--- INFORMATION SUPPLIED ---
+ + + +

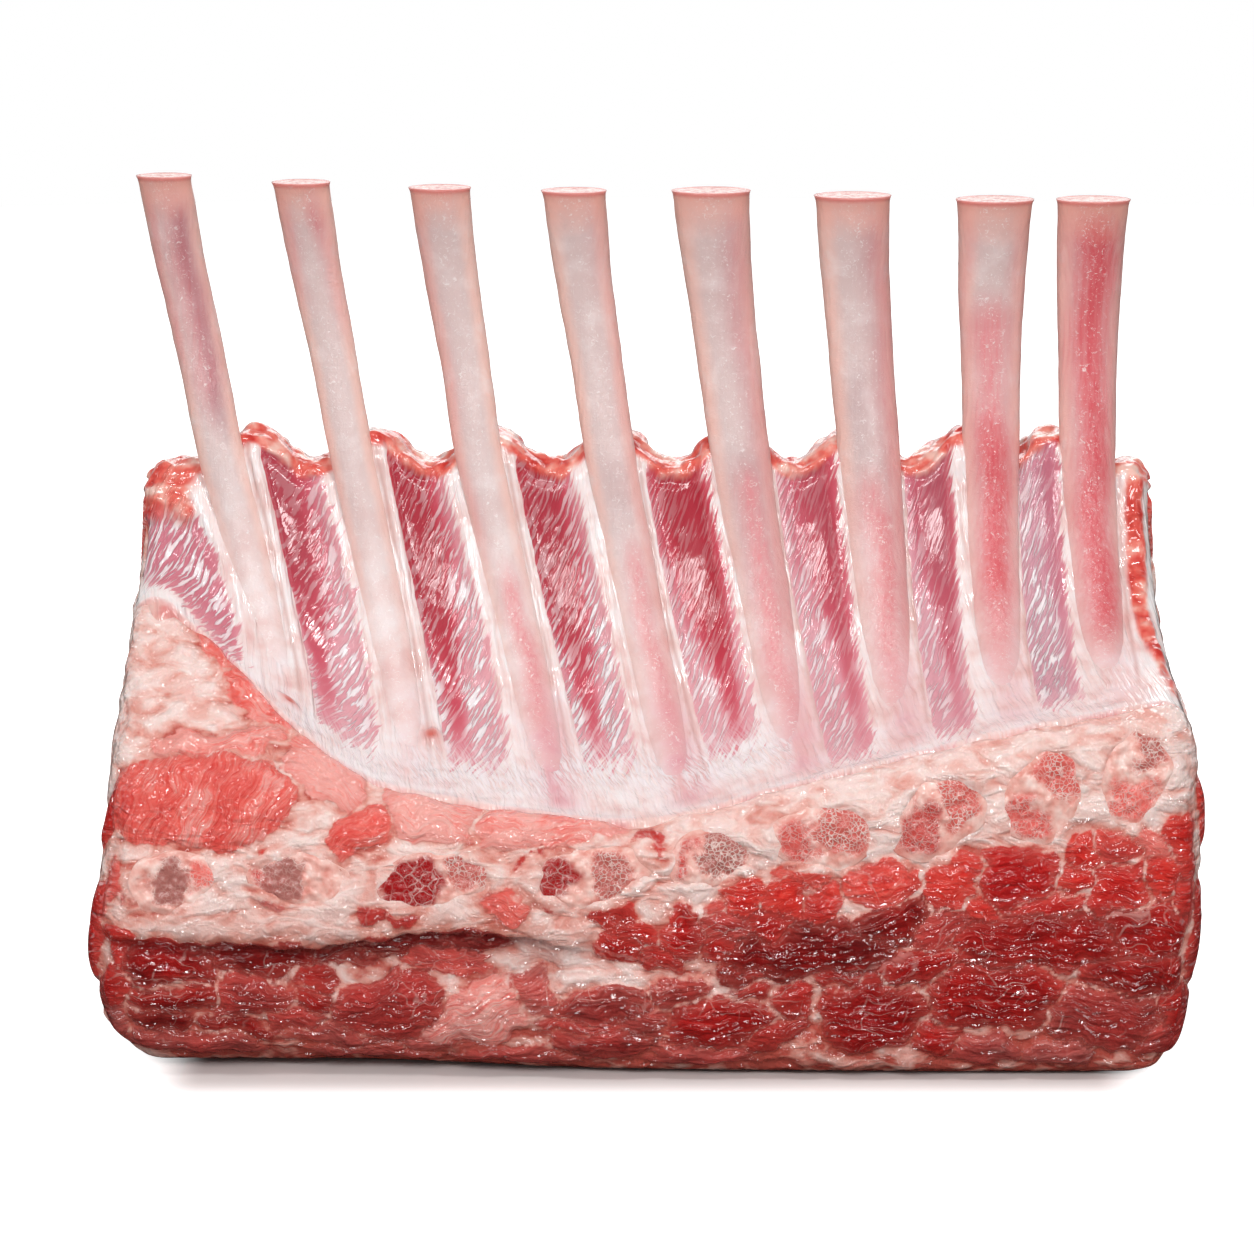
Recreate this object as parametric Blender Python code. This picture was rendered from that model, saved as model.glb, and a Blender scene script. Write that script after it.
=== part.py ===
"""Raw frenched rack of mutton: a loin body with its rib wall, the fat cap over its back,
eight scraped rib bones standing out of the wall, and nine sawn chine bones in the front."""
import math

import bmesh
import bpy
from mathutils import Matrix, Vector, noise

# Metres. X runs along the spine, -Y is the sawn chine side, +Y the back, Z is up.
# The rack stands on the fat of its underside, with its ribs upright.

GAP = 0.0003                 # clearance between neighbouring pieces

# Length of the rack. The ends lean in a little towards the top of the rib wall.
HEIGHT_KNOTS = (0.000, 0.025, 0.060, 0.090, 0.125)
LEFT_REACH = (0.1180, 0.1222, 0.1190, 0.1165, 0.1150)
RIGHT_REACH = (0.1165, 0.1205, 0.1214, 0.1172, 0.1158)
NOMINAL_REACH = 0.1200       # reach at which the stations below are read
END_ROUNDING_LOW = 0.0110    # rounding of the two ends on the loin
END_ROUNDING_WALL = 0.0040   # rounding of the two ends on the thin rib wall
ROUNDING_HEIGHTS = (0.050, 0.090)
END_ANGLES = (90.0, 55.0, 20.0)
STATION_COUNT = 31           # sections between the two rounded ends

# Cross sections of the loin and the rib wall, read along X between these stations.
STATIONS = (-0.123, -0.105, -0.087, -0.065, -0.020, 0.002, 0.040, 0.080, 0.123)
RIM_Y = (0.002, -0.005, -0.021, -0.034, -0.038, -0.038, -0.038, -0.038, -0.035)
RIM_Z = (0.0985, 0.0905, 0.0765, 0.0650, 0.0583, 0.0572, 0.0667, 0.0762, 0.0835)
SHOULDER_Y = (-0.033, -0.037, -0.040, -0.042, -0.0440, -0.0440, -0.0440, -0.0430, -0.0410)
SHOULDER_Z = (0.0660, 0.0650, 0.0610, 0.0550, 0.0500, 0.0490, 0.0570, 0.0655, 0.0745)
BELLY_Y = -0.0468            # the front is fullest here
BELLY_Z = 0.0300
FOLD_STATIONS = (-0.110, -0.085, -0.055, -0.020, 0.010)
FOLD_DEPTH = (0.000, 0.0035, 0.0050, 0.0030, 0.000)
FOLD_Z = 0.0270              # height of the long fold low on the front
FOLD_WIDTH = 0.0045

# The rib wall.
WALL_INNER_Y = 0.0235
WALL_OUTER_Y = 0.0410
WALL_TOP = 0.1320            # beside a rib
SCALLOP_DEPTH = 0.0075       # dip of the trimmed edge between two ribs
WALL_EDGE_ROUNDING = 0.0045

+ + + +

--- GIVEN PROBLEM ---
Extract all of the material exactly as it is written.

--- TASK SOLUTION ---
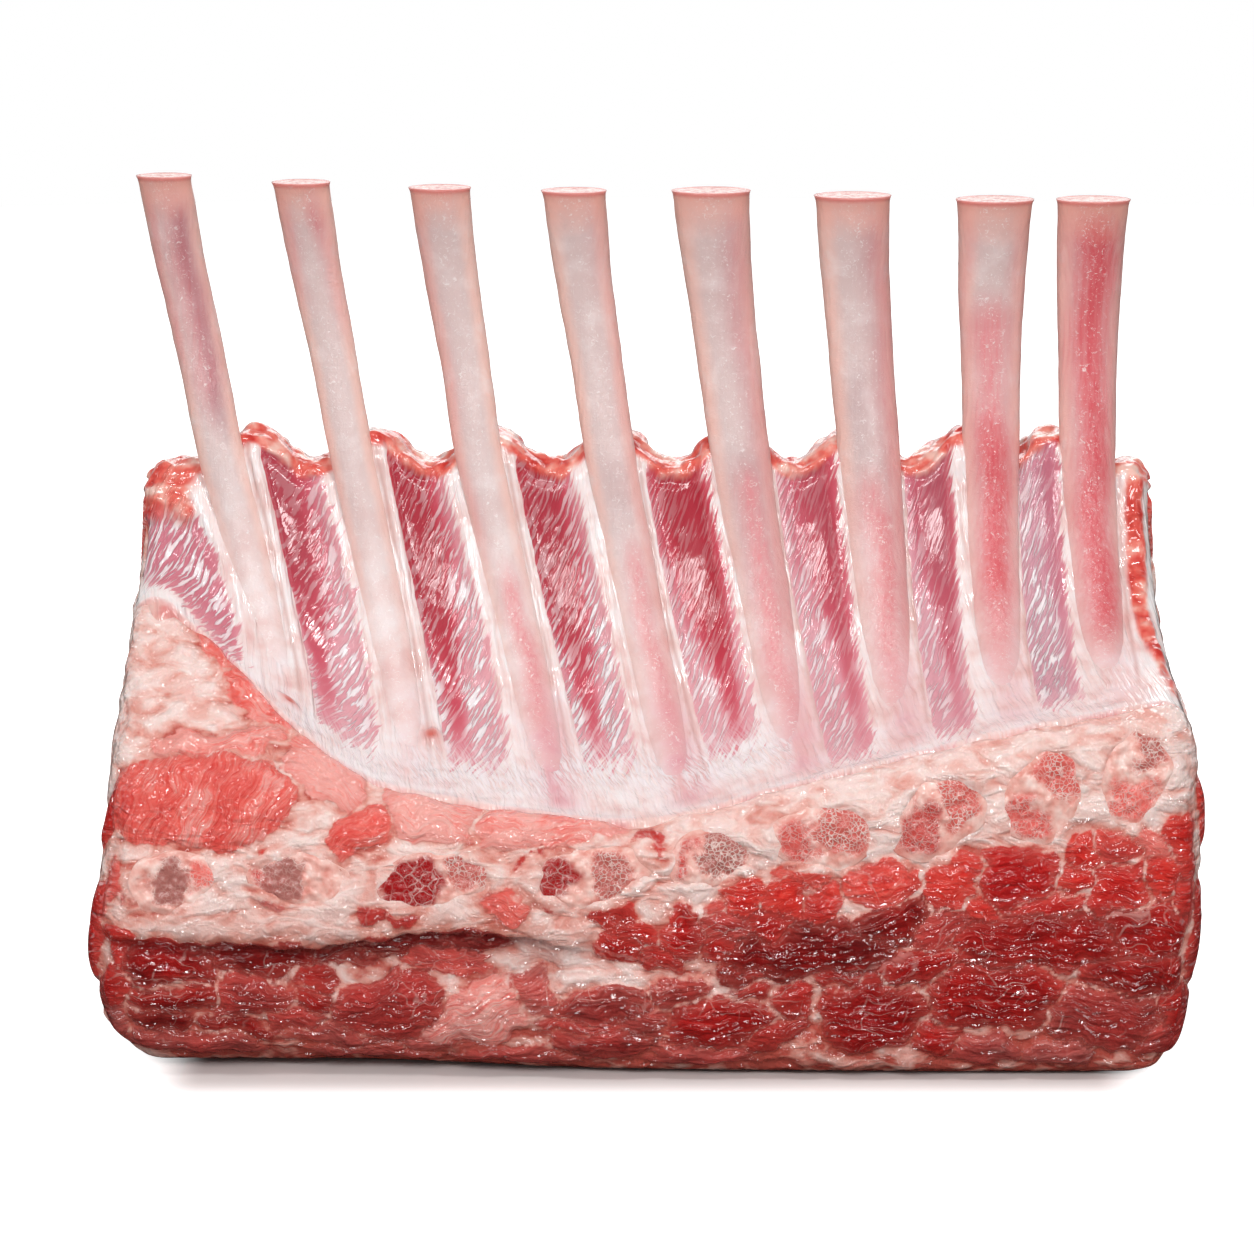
Recreate this object as parametric Blender Python code. This picture was rendered from that model, saved as model.glb, and a Blender scene script. Write that script after it.
=== part.py ===
"""Raw frenched rack of mutton: a loin body with its rib wall, the fat cap over its back,
eight scraped rib bones standing out of the wall, and nine sawn chine bones in the front."""
import math

import bmesh
import bpy
from mathutils import Matrix, Vector, noise

# Metres. X runs along the spine, -Y is the sawn chine side, +Y the back, Z is up.
# The rack stands on the fat of its underside, with its ribs upright.

GAP = 0.0003                 # clearance between neighbouring pieces

# Length of the rack. The ends lean in a little towards the top of the rib wall.
HEIGHT_KNOTS = (0.000, 0.025, 0.060, 0.090, 0.125)
LEFT_REACH = (0.1180, 0.1222, 0.1190, 0.1165, 0.1150)
RIGHT_REACH = (0.1165, 0.1205, 0.1214, 0.1172, 0.1158)
NOMINAL_REACH = 0.1200       # reach at which the stations below are read
END_ROUNDING_LOW = 0.0110    # rounding of the two ends on the loin
END_ROUNDING_WALL = 0.0040   # rounding of the two ends on the thin rib wall
ROUNDING_HEIGHTS = (0.050, 0.090)
END_ANGLES = (90.0, 55.0, 20.0)
STATION_COUNT = 31           # sections between the two rounded ends

# Cross sections of the loin and the rib wall, read along X between these stations.
STATIONS = (-0.123, -0.105, -0.087, -0.065, -0.020, 0.002, 0.040, 0.080, 0.123)
RIM_Y = (0.002, -0.005, -0.021, -0.034, -0.038, -0.038, -0.038, -0.038, -0.035)
RIM_Z = (0.0985, 0.0905, 0.0765, 0.0650, 0.0583, 0.0572, 0.0667, 0.0762, 0.0835)
SHOULDER_Y = (-0.033, -0.037, -0.040, -0.042, -0.0440, -0.0440, -0.0440, -0.0430, -0.0410)
SHOULDER_Z = (0.0660, 0.0650, 0.0610, 0.0550, 0.0500, 0.0490, 0.0570, 0.0655, 0.0745)
BELLY_Y = -0.0468            # the front is fullest here
BELLY_Z = 0.0300
FOLD_STATIONS = (-0.110, -0.085, -0.055, -0.020, 0.010)
FOLD_DEPTH = (0.000, 0.0035, 0.0050, 0.0030, 0.000)
FOLD_Z = 0.0270              # height of the long fold low on the front
FOLD_WIDTH = 0.0045

# The rib wall.
WALL_INNER_Y = 0.0235
WALL_OUTER_Y = 0.0410
WALL_TOP = 0.1320            # beside a rib
SCALLOP_DEPTH = 0.0075       # dip of the trimmed edge between two ribs
WALL_EDGE_ROUNDING = 0.0045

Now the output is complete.